Oh, really? You’re really going to try to convince me that this one isn’t true? Because a lifetime of standing in the bathroom lines and having to pee far more often than any dude I know isn’t enough? My need to pee makes for unbearable car rides with my partner and his super duper huge bladder.

While there is proof that a woman’s bladder weakens with age, especially due to childbirth, there is actually no proof that a woman’s bladder is smaller than a man's. Our need to pee and pee a lot can be attributed to where our bladder is in our bodies. Since our bladder is supported by the front wall of the uterus and vagina, we feel the pressure more as our bladder fills. (Oh, and the way we carry excess fat around there also adds uncomfortable pressure.) Men's bladders, on the unfair hand, are freer to expand as they fill with all that Budweiser. So yes, we feel the pressure to pee more — but not because our bladder is inherently smaller.


Although I did just gripe about how every man I know orgasms far more than me, I can say that since turning 30, I’ve had far more orgasms than I ever did in my 20s. I chalk this up to the fact that I’ve reached my sexual peak, because, yes, that’s what it is, and no one can tell me differently. I read it in a magazine.

But according to science, this surge of orgasms is all in our heads, sort of. While studies have been able to “definitively prove” that guys reach their sexual peak in their late teens, it has yet to be proven exactly when women reach theirs. Instead, the higher number of climaxes in a woman’s life can be attributed to her comfort level with herself and her body as she ages. In other words, its not a physiological peak, so much as a psychological one.


And all this time I thought when I lost my virginity that pain and blood came from my broken hymen! Lies!

Apparently, the hymenal tissue has already been worn away by the time a girl reaches adolescence, so any discomfort or bleeding during your first time comes from a vagina that just hasn’t done the whole sex thing before. In fact, despite what we've been trained to think, the hymen isn't some big, scary barrier that has to be "popped," because it doesn't even entirely cover the entry way to the vagina. Let's put it this way: If the hymen was what we've envisioned in our heads, girls wouldn't even be able to menstruate.


If this one isn’t true, then why do doctors tell me and everyone I know to use a condom when we’re on antibiotics? Do they want me to stop having all the fun?

According to a study about the inner workings of a woman’s body, the 9 percent failure rate of the pill does not change when you put antibiotics in your system. As Planned Parenthood explains, "Only one antibiotic is known to make the pill less effective. That is rifampin, a special medication used to treat tuberculosis. The brand names include Rifadin and Rimactane. Other antibiotics do not make the pill less effective."

(Oh, and apparently, alcohol doesn’t actually decrease the effectiveness of antibiotics, either. I could list out about 50 personal scenarios that prove otherwise, but I’ll spare you.)

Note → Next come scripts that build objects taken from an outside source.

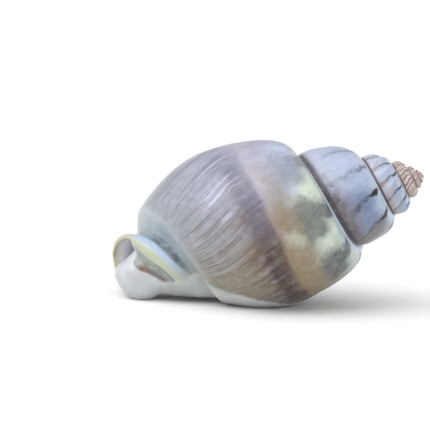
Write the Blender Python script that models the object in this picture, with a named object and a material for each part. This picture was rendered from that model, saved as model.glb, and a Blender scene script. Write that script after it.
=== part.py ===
"""Nassa snail shell, 30 mm long, lying on its aperture.

The shell is one piece. Its surface follows the way it grew: a profile that runs from the suture
over the shoulder and down to the anterior end turns about the shell's axis and widens by the same
factor in each turn. Each whorl is built against the one before it, so all of them share their
points along the suture. The last turns are hollow and open at the aperture.

Shell coordinates: the axis is Z, the apex is at the origin and the anterior end is below it.
Growth is counted in turns, 0 at the outer lip and -1 one turn before it.
Lengths are in millimetres until the mesh is made.
"""

import math

import bmesh
import bpy
from mathutils import Matrix, Vector

MM = 0.001

# How the whorls grow.
LENGTH = 30.0
TURNS = 6.5
STEPS_PER_TURN = 36
WIDENING = 1.66  # the radius of one turn over that of the turn before
LENGTHENING = 1.975  # the same for the distance from the apex
SUTURE_RADIUS = 6.69  # where the last suture meets the lip
SUTURE_DEPTH = 12.97
SLOWING_STARTS = -0.83  # the last turn widens less than the others
RADIUS_SLOWING = 0.16
DEPTH_SLOWING = 0.18

# Lines that run along the last whorls: growth in turns, radius, distance from the apex.
BASE_LINE = [
    (-2.0, 2.3, 8.9),
    (-1.5, 3.3, 12.6),
    (-1.25, 3.7, 15.0),
    (-1.0, 4.0, 17.6),
    (-0.82, 5.3, 20.7),
    (-0.57, 5.3, 22.9),
    (-0.32, 5.3, 25.6),
    (0.0, 5.8, 27.9),
]
GROOVE_LINE = [
    (-2.0, 1.5, 10.1),
    (-1.5, 2.2, 14.3),
    (-1.25, 2.4, 17.0),
    (-1.0, 2.7, 20.1),
    (-0.82, 4.2, 22.2),
    (-0.57, 3.35, 24.0),
    (-0.32, 3.0, 26.7),
    (0.0, 3.9, 28.7),
]
RIDGE_LINE = [
    (-2.0, 1.1, 11.6),
    (-1.5, 1.6, 16.8),
    (-1.25, 1.8, 19.6),
    (-1.0, 2.35, 22.7),
    (-0.82, 3.6, 23.6),
    (-0.57, 3.55, 25.6),
    (-0.32, 3.3, 28.0),
    (0.0, 3.7, 29.4),
]
FURROW_LINE = [
    (-2.0, 0.95, 13.4),
    (-1.5, 1.3, 21.8),
    (-1.25, 1.6, 23.9),
    (-1.0, 2.25, 25.1),
    (-0.82, 3.0, 25.4),
    (-0.57, 2.55, 26.7),
    (-0.42, 2.0, 27.7),
    (0.0, 2.9, 29.9),
]
CALLUS_LINE = [
    (-2.0, 0.88, 15.0),
    (-1.5, 1.3, 25.6),
    (-1.25, 1.6, 26.4),
    (-1.0, 2.2, 26.5),
    (-0.82, 2.75, 26.5),
    (-0.57, 2.45, 27.1),
    (-0.42, 1.85, 27.8),
    (0.0, 1.85, 27.8),
]
LOBE_LINE = [
    (-2.0, 0.8, 16.8),
    (-1.5, 1.4, 28.2),
    (-1.25, 1.7, 28.4),
    (-1.0, 2.5, 28.1),
    (-0.82, 2.95, 27.9),
    (-0.57, 2.4, 28.2),
    (-0.42, 1.4, 28.5),
    (0.0, 1.4, 28.5),
]

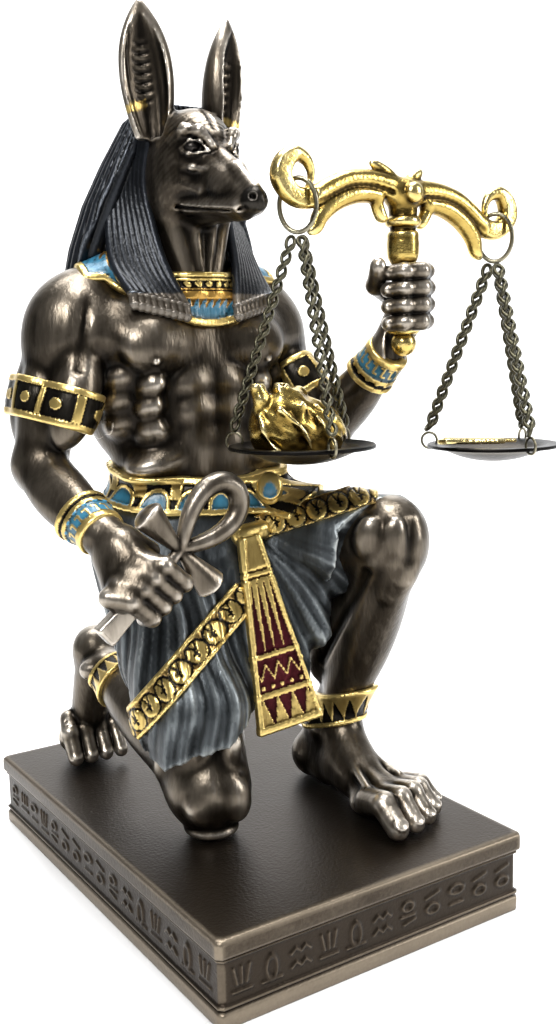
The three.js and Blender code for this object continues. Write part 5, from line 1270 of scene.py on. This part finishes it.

I have to say that this myth, as with all these supposed myths, really boggles my mind. Biologically, most women ovulate about 14 days before their period. A period is the result of the uterus shedding its lining because, well, that’s just what it does when you’re not preggers. So, if we take that into consideration and combine it with the fact that you can’t menstruate and ovulate at the same time, as any gyno or health professional will tell you, how can this be?

Apparently, if you have a long period or a short menstrual cycle that connects with your menstrual cycle, there is a slim possibility of getting knocked up during this particular time of the month. While your egg only has 24 hours to be fertilized, sperm — those sneaky little devils — can live up to four days.

So be safe, kids! And remember, we're still on your side about the chocolate.